Modern western parenting sucks! I have a lot of friends that come from countries where they grew up with maids and nannies. Paid people who do all the cooking, cleaning and a lot of child minding. I imagined what my life would be like if I had that much help. Or, I imagined what my life would be like if I lived in a village, surrounded by grandparents, aunties and cousins.  How much better my parenting would be?!

But, in our society, even the ‘best of us‘ who have shaved down every unnecessary activity in our lives, we still struggle to find enough time. And, when we don’t have enough time, we get stressed. And when we get stressed, we don’t respond the way we want to. Be kind to yourself. Multitasking is something that actually doesn’t exist.

Awareness is the only real ‘Step’. There’s no medal or certificate we get for improving our parenting skills. So, the only way we can know that we’re doing anything better is through our awareness. The more we’re aware of our tendency to react instead of respond the way we want to, the better we’ll get at doing the right thing. If you have a tendency to yell and smack, and you can be aware over and over when that tendency comes up, you’ll see that the tendency to yell and smack reduces. Awareness, observation, and respond. Repeat. Repeat. Repeat. It can take years.

We’re all on a journey with no end point, the only measuring mark is our evolution. Even if we can only see the change inside of ourselves and our outward behaviours are still similar to what they were before, that’s STILL a major improvement!

If you’ve spent 20 or 30 years living in one way, or hanging on to experiences that majorly impacted you as a child, you can’t expect to magically erase your entire life history and start fresh in one day! I mean, in some cases, it can happen, but don’t expect it! Reading a few books or taking a few courses on improving your parenting can help enormously, and can really blow your mind to show us the potential we have as parents… But, it takes times. It really takes time. Honour your journey. Be compassionate with yourself. And, be always willing to learn. And, remember that nobody, NOBODY, is being a perfect parent. We’re all on our way.

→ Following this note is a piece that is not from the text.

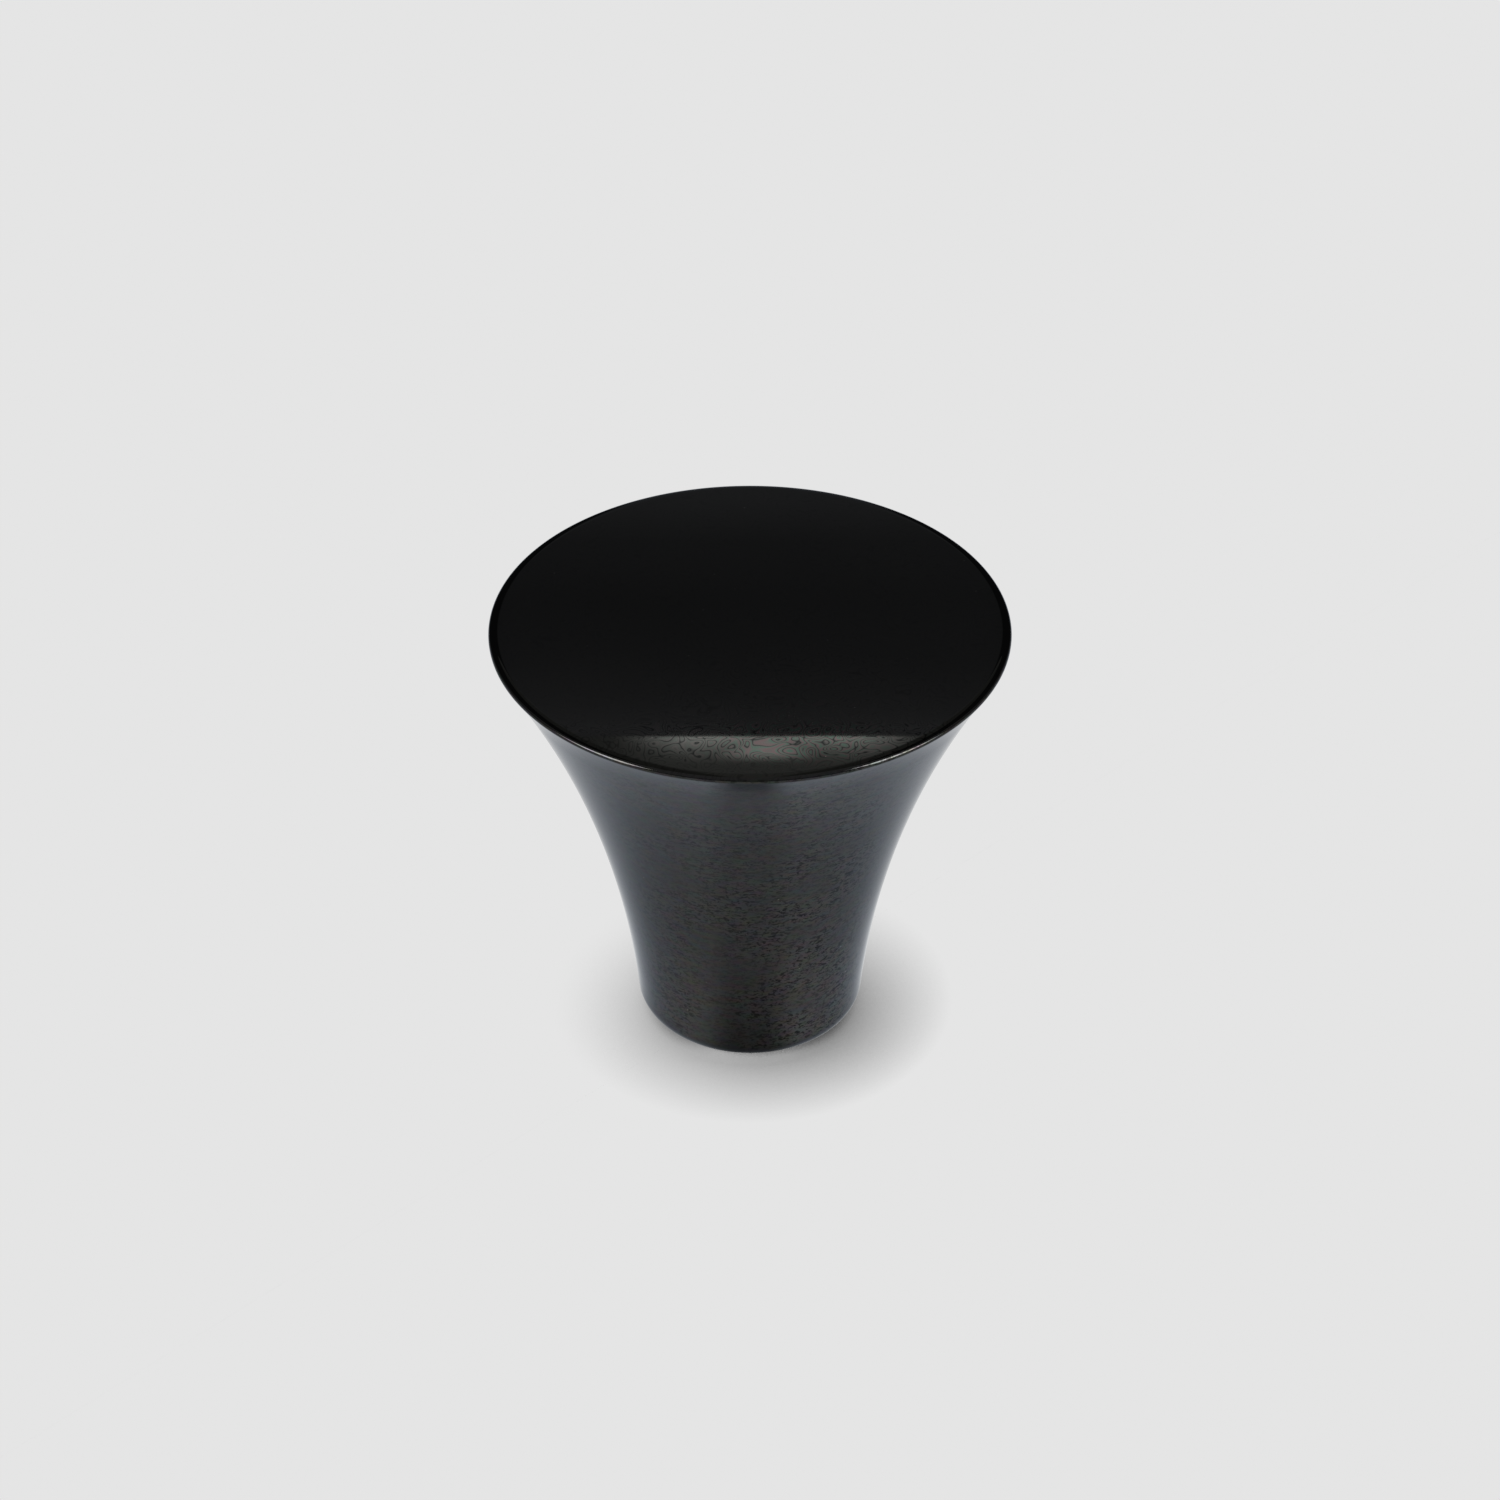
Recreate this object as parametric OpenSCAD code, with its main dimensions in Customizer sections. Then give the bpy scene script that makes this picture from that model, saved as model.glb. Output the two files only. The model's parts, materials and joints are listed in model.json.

This is post is not to say we don’t need help sometimes. If you find yourself getting really aggressive with your child or can’t control your raging towards a child or are truly losing it, please don’t hesitate to get professional help. 

6 Responses »

  1. Kate what are some top parenting books you would recommend? I have a 3 year old. Specifically on how to deal with tantrums, bedtime, and discipline (which I basically don’t do at all and I think I might have screwed up royally) between 2 households.

  2. Thanks. I needed to hear this.

  3. A great post! Before, I lived in a country with nannies and maid surrounded with parents and parents in law. I knew it very well how helpful they are when I needed help with the kids. Now I came and lived as a student in one of the western countries alone with two kids doing my master degree. My parenting skill is tested but I agree it’s learning process and learning from books, journals and so on about parenting is really helpful to decide which comes first.